# Task requirements:
Wherever the string "this" appears in the listing, copy that line.
---- Material provided
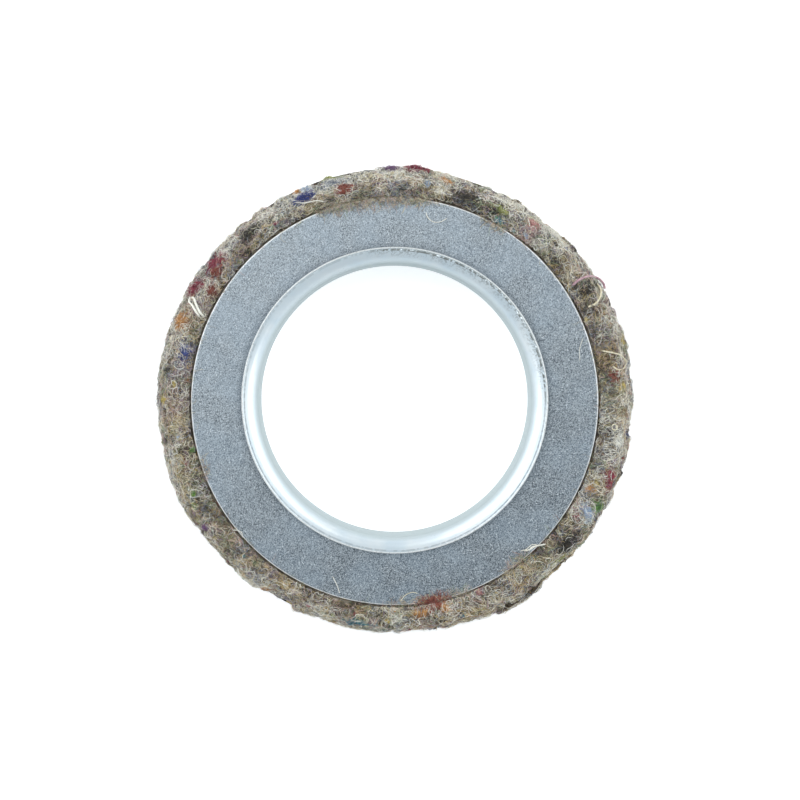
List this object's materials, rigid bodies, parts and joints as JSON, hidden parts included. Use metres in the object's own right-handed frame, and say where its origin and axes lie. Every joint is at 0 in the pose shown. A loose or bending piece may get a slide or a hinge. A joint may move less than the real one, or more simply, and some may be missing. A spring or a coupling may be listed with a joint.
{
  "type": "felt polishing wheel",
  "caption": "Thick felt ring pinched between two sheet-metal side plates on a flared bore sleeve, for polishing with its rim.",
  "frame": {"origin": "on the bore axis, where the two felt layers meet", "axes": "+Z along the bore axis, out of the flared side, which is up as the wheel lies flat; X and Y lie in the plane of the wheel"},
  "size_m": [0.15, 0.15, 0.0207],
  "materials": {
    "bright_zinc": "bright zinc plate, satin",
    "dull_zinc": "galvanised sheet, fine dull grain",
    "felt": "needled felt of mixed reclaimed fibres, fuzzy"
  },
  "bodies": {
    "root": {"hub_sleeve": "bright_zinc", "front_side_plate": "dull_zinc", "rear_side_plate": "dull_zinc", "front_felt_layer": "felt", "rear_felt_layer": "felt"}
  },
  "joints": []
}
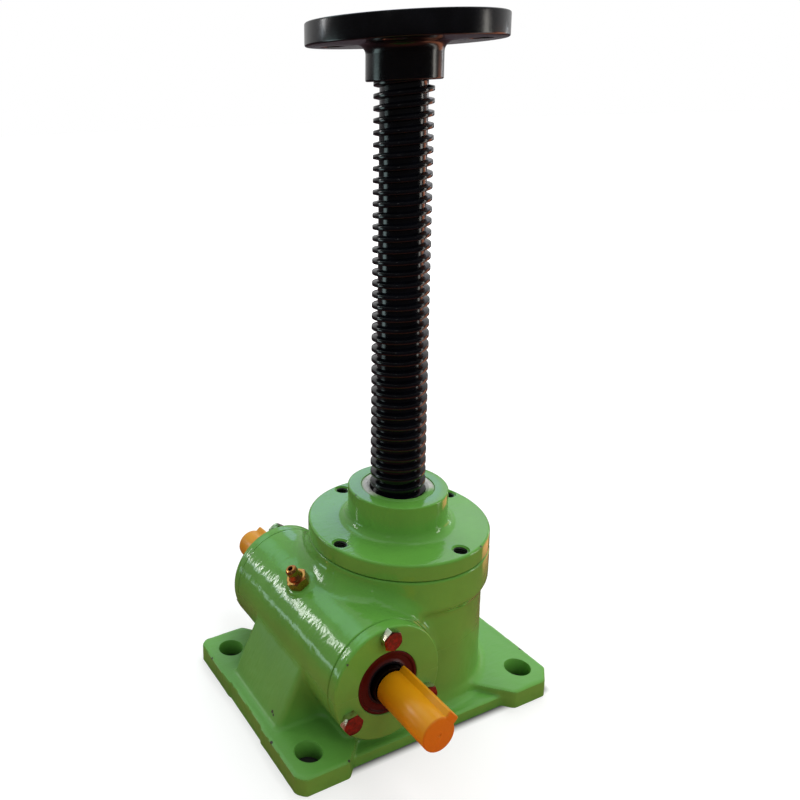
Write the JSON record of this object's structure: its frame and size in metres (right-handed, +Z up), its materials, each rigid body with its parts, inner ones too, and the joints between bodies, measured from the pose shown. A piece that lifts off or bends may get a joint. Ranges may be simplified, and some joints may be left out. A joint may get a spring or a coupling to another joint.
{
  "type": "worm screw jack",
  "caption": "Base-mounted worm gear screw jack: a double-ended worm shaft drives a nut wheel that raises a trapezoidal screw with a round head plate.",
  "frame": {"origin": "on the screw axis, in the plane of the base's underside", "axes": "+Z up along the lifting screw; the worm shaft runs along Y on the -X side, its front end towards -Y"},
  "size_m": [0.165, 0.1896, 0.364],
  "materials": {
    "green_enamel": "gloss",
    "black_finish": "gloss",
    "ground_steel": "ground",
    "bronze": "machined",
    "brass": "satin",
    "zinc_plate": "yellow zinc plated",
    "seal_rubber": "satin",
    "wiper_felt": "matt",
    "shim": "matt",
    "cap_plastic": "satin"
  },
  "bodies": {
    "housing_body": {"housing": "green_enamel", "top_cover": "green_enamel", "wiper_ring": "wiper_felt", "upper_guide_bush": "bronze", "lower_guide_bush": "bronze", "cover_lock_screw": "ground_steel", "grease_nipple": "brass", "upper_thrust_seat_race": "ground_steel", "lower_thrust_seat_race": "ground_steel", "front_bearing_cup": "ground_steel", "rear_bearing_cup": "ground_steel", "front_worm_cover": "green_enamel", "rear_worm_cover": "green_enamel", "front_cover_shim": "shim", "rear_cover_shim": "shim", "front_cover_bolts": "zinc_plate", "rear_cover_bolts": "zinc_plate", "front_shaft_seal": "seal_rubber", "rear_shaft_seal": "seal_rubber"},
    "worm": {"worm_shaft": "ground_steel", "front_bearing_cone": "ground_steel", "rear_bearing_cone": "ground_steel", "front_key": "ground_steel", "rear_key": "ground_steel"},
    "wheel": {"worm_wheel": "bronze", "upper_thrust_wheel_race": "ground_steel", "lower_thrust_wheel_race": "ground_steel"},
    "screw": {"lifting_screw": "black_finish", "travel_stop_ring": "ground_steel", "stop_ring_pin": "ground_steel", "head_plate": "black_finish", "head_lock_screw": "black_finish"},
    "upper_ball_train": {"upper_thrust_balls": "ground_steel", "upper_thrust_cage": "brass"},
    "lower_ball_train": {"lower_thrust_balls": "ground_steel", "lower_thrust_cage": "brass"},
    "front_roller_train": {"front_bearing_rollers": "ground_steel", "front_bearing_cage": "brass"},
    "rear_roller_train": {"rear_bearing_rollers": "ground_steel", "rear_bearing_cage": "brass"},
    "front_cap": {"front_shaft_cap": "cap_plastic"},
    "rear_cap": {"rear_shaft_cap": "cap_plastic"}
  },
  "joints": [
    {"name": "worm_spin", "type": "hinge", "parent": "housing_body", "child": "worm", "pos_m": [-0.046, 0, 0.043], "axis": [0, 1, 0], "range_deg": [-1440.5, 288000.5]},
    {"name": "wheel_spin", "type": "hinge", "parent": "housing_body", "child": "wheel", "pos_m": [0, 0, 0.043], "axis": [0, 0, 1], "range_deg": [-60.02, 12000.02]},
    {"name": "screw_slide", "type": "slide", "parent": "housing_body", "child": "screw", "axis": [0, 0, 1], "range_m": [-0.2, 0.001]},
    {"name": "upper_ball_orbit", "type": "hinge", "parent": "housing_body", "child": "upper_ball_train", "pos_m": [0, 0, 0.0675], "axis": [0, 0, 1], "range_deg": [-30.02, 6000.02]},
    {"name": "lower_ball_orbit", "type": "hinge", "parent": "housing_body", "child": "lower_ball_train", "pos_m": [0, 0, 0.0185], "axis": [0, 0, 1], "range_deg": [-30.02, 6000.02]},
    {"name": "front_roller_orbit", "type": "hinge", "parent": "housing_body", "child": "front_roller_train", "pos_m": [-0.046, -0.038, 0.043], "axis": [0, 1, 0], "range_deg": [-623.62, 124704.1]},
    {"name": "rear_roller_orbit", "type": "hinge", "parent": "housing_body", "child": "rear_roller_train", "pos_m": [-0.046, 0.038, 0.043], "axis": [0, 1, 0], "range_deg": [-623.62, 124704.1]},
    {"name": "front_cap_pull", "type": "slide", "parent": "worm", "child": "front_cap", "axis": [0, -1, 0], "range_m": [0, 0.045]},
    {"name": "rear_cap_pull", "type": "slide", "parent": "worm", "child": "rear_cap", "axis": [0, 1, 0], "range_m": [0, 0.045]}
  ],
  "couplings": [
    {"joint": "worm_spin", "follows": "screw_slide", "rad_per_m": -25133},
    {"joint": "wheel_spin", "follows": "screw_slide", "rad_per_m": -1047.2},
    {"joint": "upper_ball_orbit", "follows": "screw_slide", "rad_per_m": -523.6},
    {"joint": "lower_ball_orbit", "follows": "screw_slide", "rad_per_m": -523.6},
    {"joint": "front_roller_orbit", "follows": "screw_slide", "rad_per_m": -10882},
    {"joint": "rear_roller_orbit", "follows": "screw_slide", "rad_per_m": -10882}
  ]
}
--------
---- Material provided
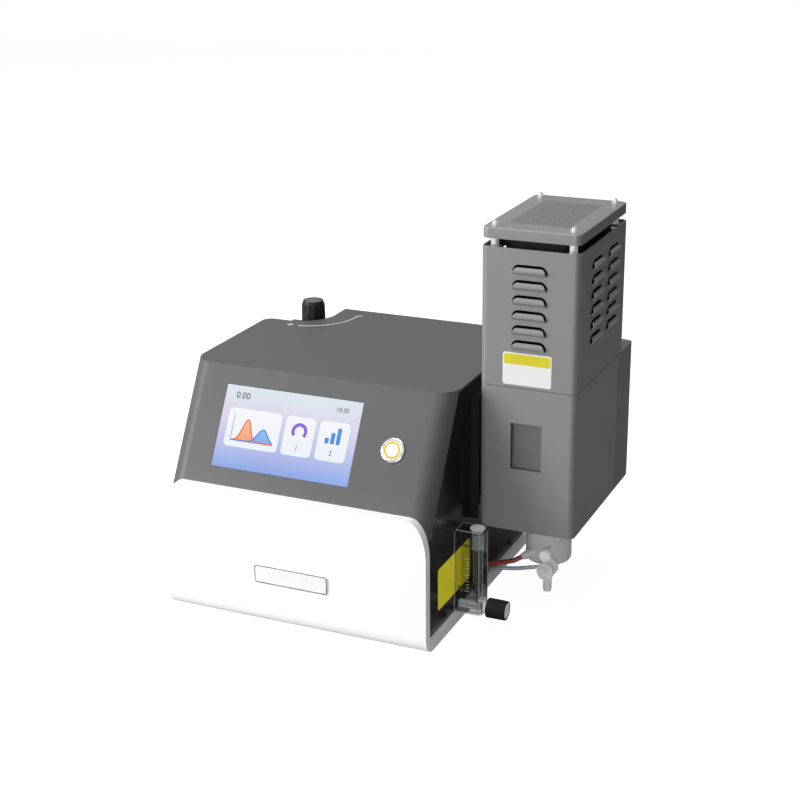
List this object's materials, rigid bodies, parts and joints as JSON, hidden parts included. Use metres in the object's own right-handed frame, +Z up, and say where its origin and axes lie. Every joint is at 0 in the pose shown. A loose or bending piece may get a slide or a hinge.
--------
---- Material provided
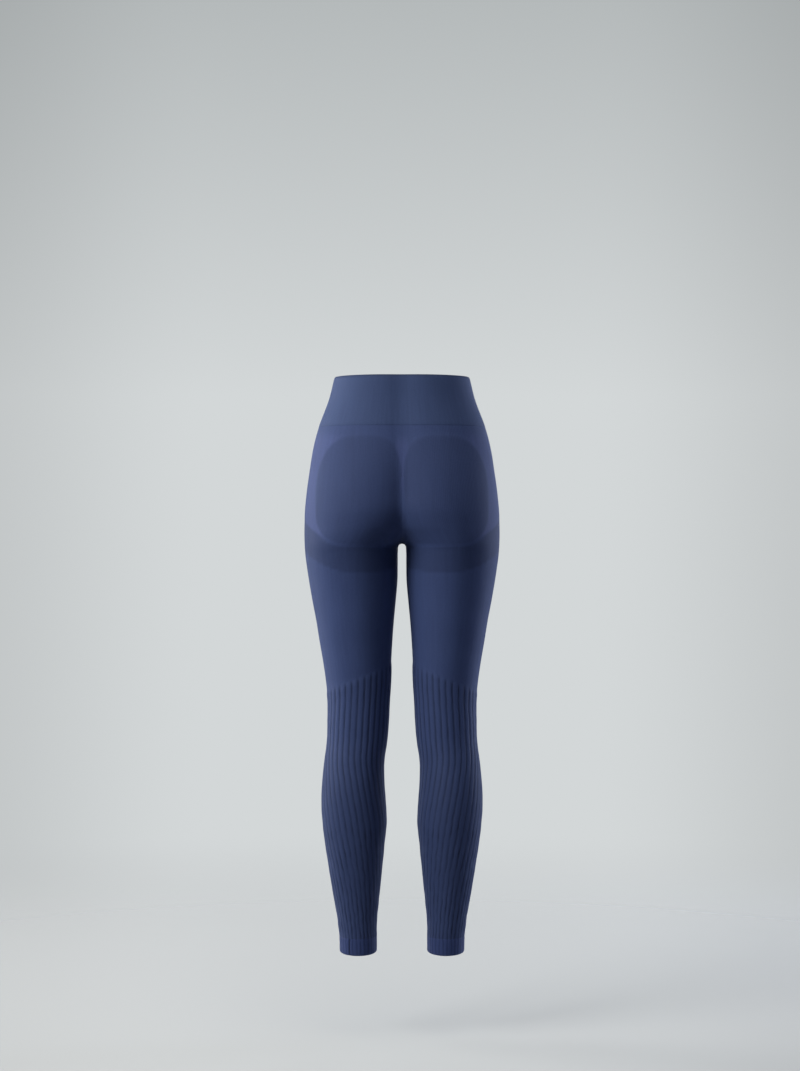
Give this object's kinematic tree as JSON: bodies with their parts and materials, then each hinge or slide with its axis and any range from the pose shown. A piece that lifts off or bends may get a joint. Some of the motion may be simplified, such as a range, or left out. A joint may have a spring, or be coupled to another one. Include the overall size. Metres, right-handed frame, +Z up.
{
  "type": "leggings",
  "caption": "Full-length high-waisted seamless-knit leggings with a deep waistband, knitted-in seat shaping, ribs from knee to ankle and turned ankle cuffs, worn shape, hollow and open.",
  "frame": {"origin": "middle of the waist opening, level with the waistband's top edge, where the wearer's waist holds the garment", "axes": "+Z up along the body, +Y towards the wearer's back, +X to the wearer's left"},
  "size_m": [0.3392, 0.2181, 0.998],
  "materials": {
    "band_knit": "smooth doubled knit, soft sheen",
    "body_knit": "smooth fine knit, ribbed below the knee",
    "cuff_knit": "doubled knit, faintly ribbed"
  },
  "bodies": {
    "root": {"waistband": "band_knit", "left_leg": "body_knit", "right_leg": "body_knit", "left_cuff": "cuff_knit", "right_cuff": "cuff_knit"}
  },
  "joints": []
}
--------
# The solution:
List this object's materials, rigid bodies, parts and joints as JSON, hidden parts included. Use metres in the object's own right-handed frame, and say where its origin and axes lie. Every joint is at 0 in the pose shown. A loose or bending piece may get a slide or a hinge. A joint may move less than the real one, or more simply, and some may be missing. A spring or a coupling may be listed with a joint.
Write the JSON record of this object's structure: its frame and size in metres (right-handed, +Z up), its materials, each rigid body with its parts, inner ones too, and the joints between bodies, measured from the pose shown. A piece that lifts off or bends may get a joint. Ranges may be simplified, and some joints may be left out. A joint may get a spring or a coupling to another joint.
List this object's materials, rigid bodies, parts and joints as JSON, hidden parts included. Use metres in the object's own right-handed frame, +Z up, and say where its origin and axes lie. Every joint is at 0 in the pose shown. A loose or bending piece may get a slide or a hinge.
Give this object's kinematic tree as JSON: bodies with their parts and materials, then each hinge or slide with its axis and any range from the pose shown. A piece that lifts off or bends may get a joint. Some of the motion may be simplified, such as a range, or left out. A joint may have a spring, or be coupled to another one. Include the overall size. Metres, right-handed frame, +Z up.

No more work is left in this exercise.